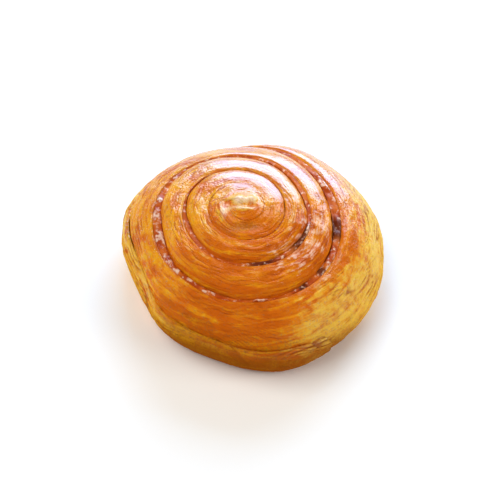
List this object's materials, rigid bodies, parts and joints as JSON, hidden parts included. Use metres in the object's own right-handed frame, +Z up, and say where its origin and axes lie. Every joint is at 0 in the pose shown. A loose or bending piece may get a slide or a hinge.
{
  "type": "vanilla danish",
  "caption": "Round coiled danish: a strip of flaky dough wound into a low dome with a thin vanilla filling between its turns, for a bakery or breakfast scene.",
  "frame": {"origin": "centre of the bounding box at the level of the flat base", "axes": "+Z up from the base through the crown; -Y towards the side where the strip's free edge lies, +X along the width"},
  "size_m": [0.1064, 0.108, 0.0424],
  "materials": {
    "dough": "golden-brown baked flaky dough under a clear sugar glaze",
    "filling": "sticky baked vanilla filling, caramelised where it shows"
  },
  "bodies": {
    "root": {"dough_coil": "dough", "vanilla_filling": "filling"}
  },
  "joints": []
}
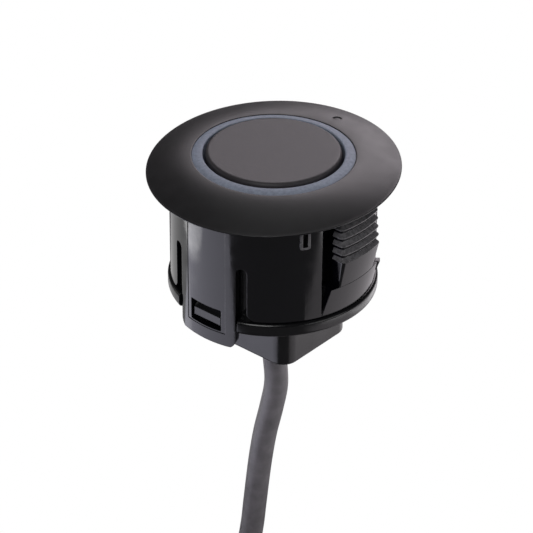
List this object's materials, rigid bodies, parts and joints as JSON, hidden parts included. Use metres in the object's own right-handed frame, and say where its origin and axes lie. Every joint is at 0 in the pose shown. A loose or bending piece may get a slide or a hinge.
{
  "type": "parking sensor",
  "caption": "Flush-mount ultrasonic parking sensor with a black snap-in angled bezel, latch arms, serrated grip fingers, a grey silicone ring and a tied lead ending in a plug.",
  "frame": {"origin": "where the sensor's axis crosses the plane of the bezel flange that sits on the bumper", "axes": "+Z out of the sensing face along the sensor's axis; +Y towards the thicker-looking upper side of the angled bezel, which has the index dimple; -Y is the latch arm seen in the picture; +X the serrated finger seen in the picture"},
  "size_m": [0.075, 0.0658, 0.0869],
  "materials": {
    "bezel_plastic": "satin black moulding",
    "cup_paint": "fine matt charcoal paint on the drawn cup",
    "silicone": "matt slate grey silicone",
    "housing_plastic": "glossy black moulding",
    "piezo_ceramic": null,
    "foam": "dark damping foam",
    "potting": "cured potting compound",
    "copper": null,
    "board": "green solder mask",
    "ferrite": "sintered ferrite",
    "chip_plastic": "black encapsulant",
    "capacitor_ceramic": "tan ceramic",
    "capacitor_can": "drawn can",
    "tin": "tinned pin",
    "wire_red": "insulated core",
    "wire_white": "insulated core",
    "wire_dark": "insulated core",
    "grommet_rubber": "moulded rubber",
    "lead_jacket": "satin dark grey jacket",
    "tie_plastic": "black nylon",
    "plug_plastic": "dark grey moulding",
    "seal_rubber": "blue wire seal",
    "terminal_brass": "stamped contact"
  },
  "bodies": {
    "root": {"bezel": "bezel_plastic", "transducer_cup": "cup_paint", "decoupling_ring": "silicone", "sensor_housing": "housing_plastic", "piezo_disc": "piezo_ceramic", "damping_pad": "foam", "cup_backfill": "potting", "piezo_lead_a": "copper", "piezo_lead_b": "copper", "circuit_board": "board", "transformer_core": "ferrite", "transformer_winding": "copper", "control_chip": "chip_plastic", "ceramic_capacitor_1": "capacitor_ceramic", "ceramic_capacitor_2": "capacitor_ceramic", "resistor_1": "chip_plastic", "resistor_2": "chip_plastic", "resistor_3": "chip_plastic", "electrolytic_capacitor": "capacitor_can", "terminal_pin_1": "tin", "terminal_pin_2": "tin", "terminal_pin_3": "tin", "core_wire_1": "wire_red", "core_wire_2": "wire_white", "core_wire_3": "wire_dark", "rear_potting": "potting", "cable_grommet": "grommet_rubber", "sensor_lead": "lead_jacket", "lead_coil": "lead_jacket", "lead_tail": "lead_jacket", "coil_tie": "tie_plastic", "plug_housing": "plug_plastic", "plug_seal": "seal_rubber", "plug_terminal_1": "terminal_brass", "plug_terminal_2": "terminal_brass", "plug_terminal_3": "terminal_brass"}
  },
  "joints": []
}
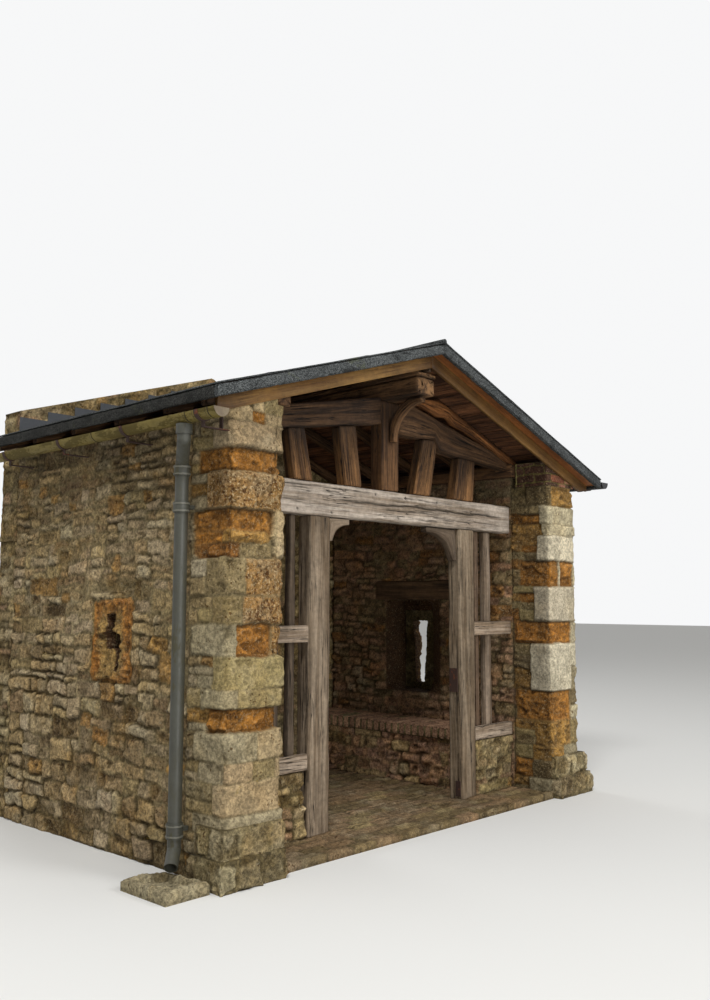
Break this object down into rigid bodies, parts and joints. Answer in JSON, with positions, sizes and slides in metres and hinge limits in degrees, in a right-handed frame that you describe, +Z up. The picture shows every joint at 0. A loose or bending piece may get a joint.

▶ Task goal:
For each line in the data above that contains the string "with", extract the line.

▶ Result of the task:
  "caption": "Round coiled danish: a strip of flaky dough wound into a low dome with a thin vanilla filling between its turns, for a bakery or breakfast scene.",
  "caption": "Flush-mount ultrasonic parking sensor with a black snap-in angled bezel, latch arms, serrated grip fingers, a grey silicone ring and a tied lead ending in a plug.",
Break this object down into rigid bodies, parts and joints. Answer in JSON, with positions, sizes and slides in metres and hinge limits in degrees, in a right-handed frame that you describe, +Z up. The picture shows every joint at 0. A loose or bending piece may get a joint.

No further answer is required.